Na trama de "Pantanal", Tenório, personagem interpretado por Murilo Benício, enriquece de forma misteriosa antes de chegar ao pantanal. Durante a novela, é descoberto que o empresário enriqueceu "comprando e vendendo terras e caçando jacu". O trabalho remete à função de grileiro.
Tenório, inclusive, é apontado como um dos causadores da morte de Gil (Enrique Diaz) e Maria Marruá (Juliana Paes), já que ele foi o vendedor das terras em que os dois estavam no Paraná para o fazendeiro que era pai da Muda (Bella Campos). Mas o que é um grileiro? Em entrevista ao iG Gente, David Zamory, coordenador estadual do MST em São Paulo, explica como funciona a prática.
A grilagem de terras é a falsificação de documentos para tomar posse delas. Segundo David, a grilagem tem origem no século XIX. "Ela nasceu quando o governo liberou a compra de terras que antes eram do Estado. O Estado dava as terras para quem queria, mas poucas pessoas compraram terra de fato", conta.
"Muitos grupos de poder fizeram esse processo da grilagem, que é tomar a terra do Estado à força, com jagunços, muitas vezes expulsando indígenas, quilombolas e camponeses", explica.
O diretor aponta que o termo 'grilagem' vem do inseto grilo. "Há o processo de fazer uma escritura falsa, colocar na gaveta com grilos e depois de um tempo, as fezes do grilo dão o aspecto de envelhecido ao documento.
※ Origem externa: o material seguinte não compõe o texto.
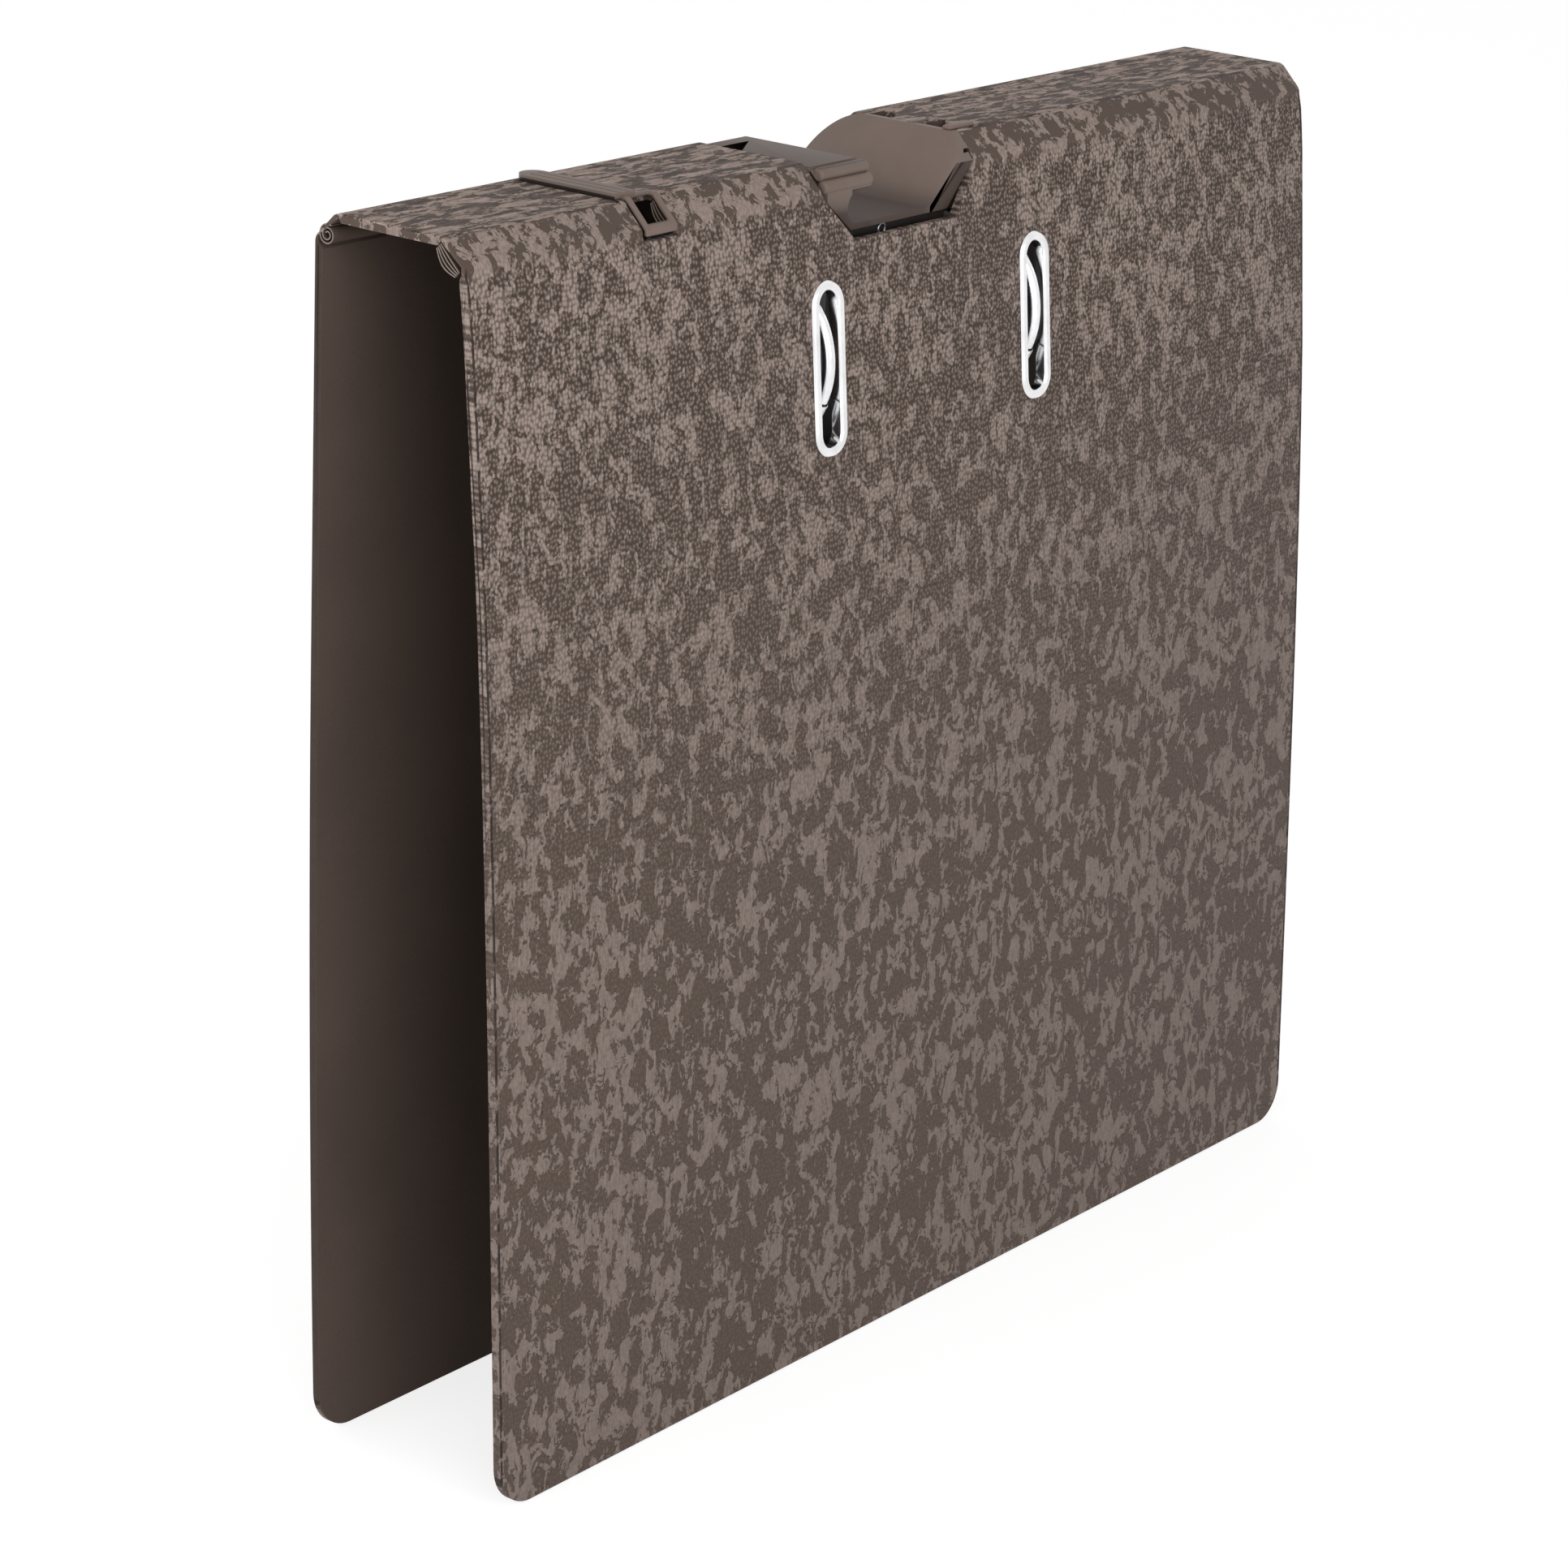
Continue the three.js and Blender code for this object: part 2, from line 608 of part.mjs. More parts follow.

Assim eles alegavam que o documento era antigo e conseguiam a chancela do cartório local para dizer que aquela pessoa era dona da terra", revela.
Tenório não vendia terras e caçava Jacu, ave originária das Américas. Os 'jacus' que o personagem procurava eram camponeses para vender terras fraudulentas e fazer o processo de grilagem. Por isso, Maria Marruá e Gil se surpreenderam com a descoberta de que a escritura deles não valia de nada.
"Podemos dizer que a grilagem sustenta o agronegócio brasileiro. Além do agro, há a mineração, onde garimpeiros invadem terras públicas para minerar a terra e isso é feito não só com terras públicas não compradas, mas com terras públicas que já direcionaram para assentamentos, indígenas, quilombolas. Mesmo essas terras com uso-fruto, a prática continua", conta David.
Grilagem é um dos motivadores de conflitos por terra no Brasil
O personagem de Murilo Benício representa diversos grileiros que enriquecem com a prática. Como em "Pantanal", em que há pelo menos três mortes ocasionadas pelas ações do personagem — Maria Marruá, Gil e o pai de Muda — David fala que a grilagem causa lutas armadas no Brasil.
"Causa, porque provém de grupos paramilitares que tomam a área expulsando quem mora lá, é como uma 'corrida ao ouro', ainda mais se há riquezas minerais na terra", explica.
"Quando a terra é pública, é passível de ser desapropriada para reforma agrária, mas quando o MST reivindica as terras, há uma resistência por parte do agronegócio a essa proposta por saberem que podem grilar a terra e, com a influência, conseguem a regularização daquela área. Quando questionamos isso, tem conflito, ameaças, ações violentas", comenta.
Segundo David, diferente da opinião pública, o MST não invade terras, como os grileiros fazem. "A diferença entre os grileiros e o MST é que ocupamos, não invadimos. Ocupamos para dar uma função social à terra, que está prevista na Constituição de 1988. A invasão é quando você pega para interesse próprio, financeiro e é isso que os grileiros fazem pensando nos próprios interesses", pontua.
Ele conta que o movimento luta contra a grilagem sem ações violentas. "Nossa ação contra grileiros é denunciando, seja ocupando, seja fazendo denúncias no Ministério Público, no parlamento. Nossa ação é com denúncias na mídia também", explica.
Grilagem é crime
Apesar da prática comum e antiga, a grilagem é crime. Tenório seria preso caso estivesse seguindo no modelo de negócios e a prática fosse descoberta pela Justiça. Segundo o artigo 50 da lei nº 6.766, chamada 'Lei Lehmann', a grilagem é crime contra a administração pública.
O vilão de "Pantanal" poderia ser preso por até quatro anos, com multa de cinco a 50 vezes o salário mínimo vigente no país. "A pessoa pode perder terras e ser obrigada a ressarcir o dano que fez à terra pública. O problema é que é difícil isso ocorrer, tem terras públicas griladas por empresas, que mesmo reconhecidas como grilagem, o processo é lento e a favor de quem tem dinheiro", lamenta David.